RECORDED DATA:
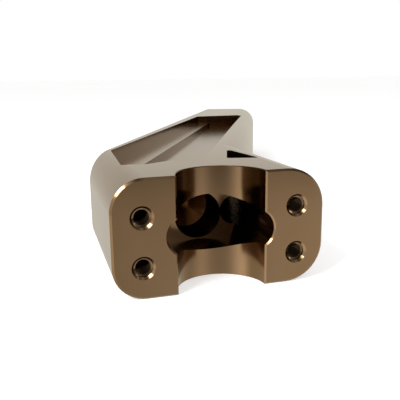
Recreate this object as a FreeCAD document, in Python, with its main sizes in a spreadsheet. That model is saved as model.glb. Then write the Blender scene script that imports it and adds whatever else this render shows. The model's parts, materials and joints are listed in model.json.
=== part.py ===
import FreeCAD, Part

import os

import Sketcher

# A tall handlebar riser, cut from one billet of aluminium.  It lies on its side: X runs across
# the clamp face, Y back along the arm and Z through the thickness.  The origin is the middle of
# the bar seat: the bar's axis is the Z axis, the clamp face is Y = 0 and the mid plane is Z = 0.

SIZES = {
    # head: the block that carries the bar seat
    "head_width": 69.0,
    "thickness": 37.5,
    "left_shoulder": 57.0,
    "right_shoulder": 61.0,
    "left_rounding": 10.5,
    "right_rounding": 12.5,
    "flank_rounding": 4.0,
    "face_chamfer": 0.7,
    "edge_break": 0.5,
    "seat_end_break": 0.25,
    # arm: both flanks lean to the right of the head's centre line, angles in degrees
    "left_flank_angle": 25.9,
    "right_flank_angle": 22.2,
    "arm_angle": 19.5,
    "arm_reach": 330.0,
    # bar seat and the oval pocket behind it
    "bar_diameter": 28.6,
    "oval_length": 34.8,
    "oval_height": 19.0,
    "oval_end_radius": 6.2,
    "oval_depth": 27.5,
    "well_diameter": 17.0,
    "well_drop": 0.8,
    "well_depth": 44.5,
    # clamp screws
    "screw_thread": 6.0,
    "screw_depth": 22.0,
    "screw_sink": 7.4,
    "screw_spread": 50.0,
    "screw_pitch": 15.5,
    "screw_drop": 1.0,
    "drill_point_angle": 118.0,
    # cable passage and the threaded mount in the base
    "passage_diameter": 10.8,
    "passage_mouth": 14.0,
    "base_thread": 12.7,
    "base_thread_length": 30.0,
    "base_sink": 1.2,
    # large window: a ledge along its left side, then a deeper floor
    "ledge_depth": 5.2,
    "window_depth": 8.0,
    "window_left_inset": 8.0,
    "window_right_inset": 33.9,
    "window_near": 27.0,
    "window_turn": 65.0,
    "window_turn_inset": 1.6,
    "window_far": 232.0,
    "window_left_angle": 27.1,
    "window_right_angle": 24.3,
    "ledge_setback": 2.1,
    "ledge_angle": 25.2,
    "window_corner": 2.0,
    # the window's near side rises to a peak between two forward corners
    "left_forward": 2.1,
    "left_forward_inset": 15.7,
    "peak_setback": 3.1,
    "peak_across": 9.0,
    "right_forward": 3.3,
    # small window, a triangle beside the right shoulder
    "gusset_left_inset": 23.1,
    "gusset_left_near": 28.5,
    "gusset_right_inset": 12.1,
    "gusset_right_near": 25.3,
    "gusset_tip_inset": 15.1,
    "gusset_far": 51.2,
    "gusset_corner": 1.0,
}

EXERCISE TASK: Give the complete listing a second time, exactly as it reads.

THE OUTPUT:
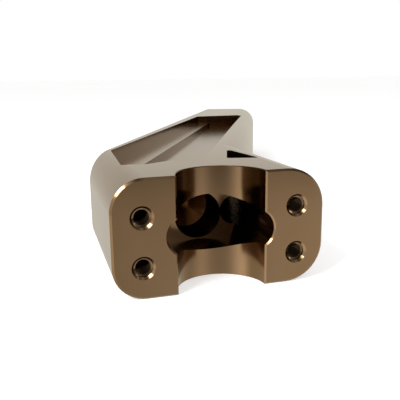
Recreate this object as a FreeCAD document, in Python, with its main sizes in a spreadsheet. That model is saved as model.glb. Then write the Blender scene script that imports it and adds whatever else this render shows. The model's parts, materials and joints are listed in model.json.
=== part.py ===
import FreeCAD, Part

import os

import Sketcher

# A tall handlebar riser, cut from one billet of aluminium.  It lies on its side: X runs across
# the clamp face, Y back along the arm and Z through the thickness.  The origin is the middle of
# the bar seat: the bar's axis is the Z axis, the clamp face is Y = 0 and the mid plane is Z = 0.

SIZES = {
    # head: the block that carries the bar seat
    "head_width": 69.0,
    "thickness": 37.5,
    "left_shoulder": 57.0,
    "right_shoulder": 61.0,
    "left_rounding": 10.5,
    "right_rounding": 12.5,
    "flank_rounding": 4.0,
    "face_chamfer": 0.7,
    "edge_break": 0.5,
    "seat_end_break": 0.25,
    # arm: both flanks lean to the right of the head's centre line, angles in degrees
    "left_flank_angle": 25.9,
    "right_flank_angle": 22.2,
    "arm_angle": 19.5,
    "arm_reach": 330.0,
    # bar seat and the oval pocket behind it
    "bar_diameter": 28.6,
    "oval_length": 34.8,
    "oval_height": 19.0,
    "oval_end_radius": 6.2,
    "oval_depth": 27.5,
    "well_diameter": 17.0,
    "well_drop": 0.8,
    "well_depth": 44.5,
    # clamp screws
    "screw_thread": 6.0,
    "screw_depth": 22.0,
    "screw_sink": 7.4,
    "screw_spread": 50.0,
    "screw_pitch": 15.5,
    "screw_drop": 1.0,
    "drill_point_angle": 118.0,
    # cable passage and the threaded mount in the base
    "passage_diameter": 10.8,
    "passage_mouth": 14.0,
    "base_thread": 12.7,
    "base_thread_length": 30.0,
    "base_sink": 1.2,
    # large window: a ledge along its left side, then a deeper floor
    "ledge_depth": 5.2,
    "window_depth": 8.0,
    "window_left_inset": 8.0,
    "window_right_inset": 33.9,
    "window_near": 27.0,
    "window_turn": 65.0,
    "window_turn_inset": 1.6,
    "window_far": 232.0,
    "window_left_angle": 27.1,
    "window_right_angle": 24.3,
    "ledge_setback": 2.1,
    "ledge_angle": 25.2,
    "window_corner": 2.0,
    # the window's near side rises to a peak between two forward corners
    "left_forward": 2.1,
    "left_forward_inset": 15.7,
    "peak_setback": 3.1,
    "peak_across": 9.0,
    "right_forward": 3.3,
    # small window, a triangle beside the right shoulder
    "gusset_left_inset": 23.1,
    "gusset_left_near": 28.5,
    "gusset_right_inset": 12.1,
    "gusset_right_near": 25.3,
    "gusset_tip_inset": 15.1,
    "gusset_far": 51.2,
    "gusset_corner": 1.0,
}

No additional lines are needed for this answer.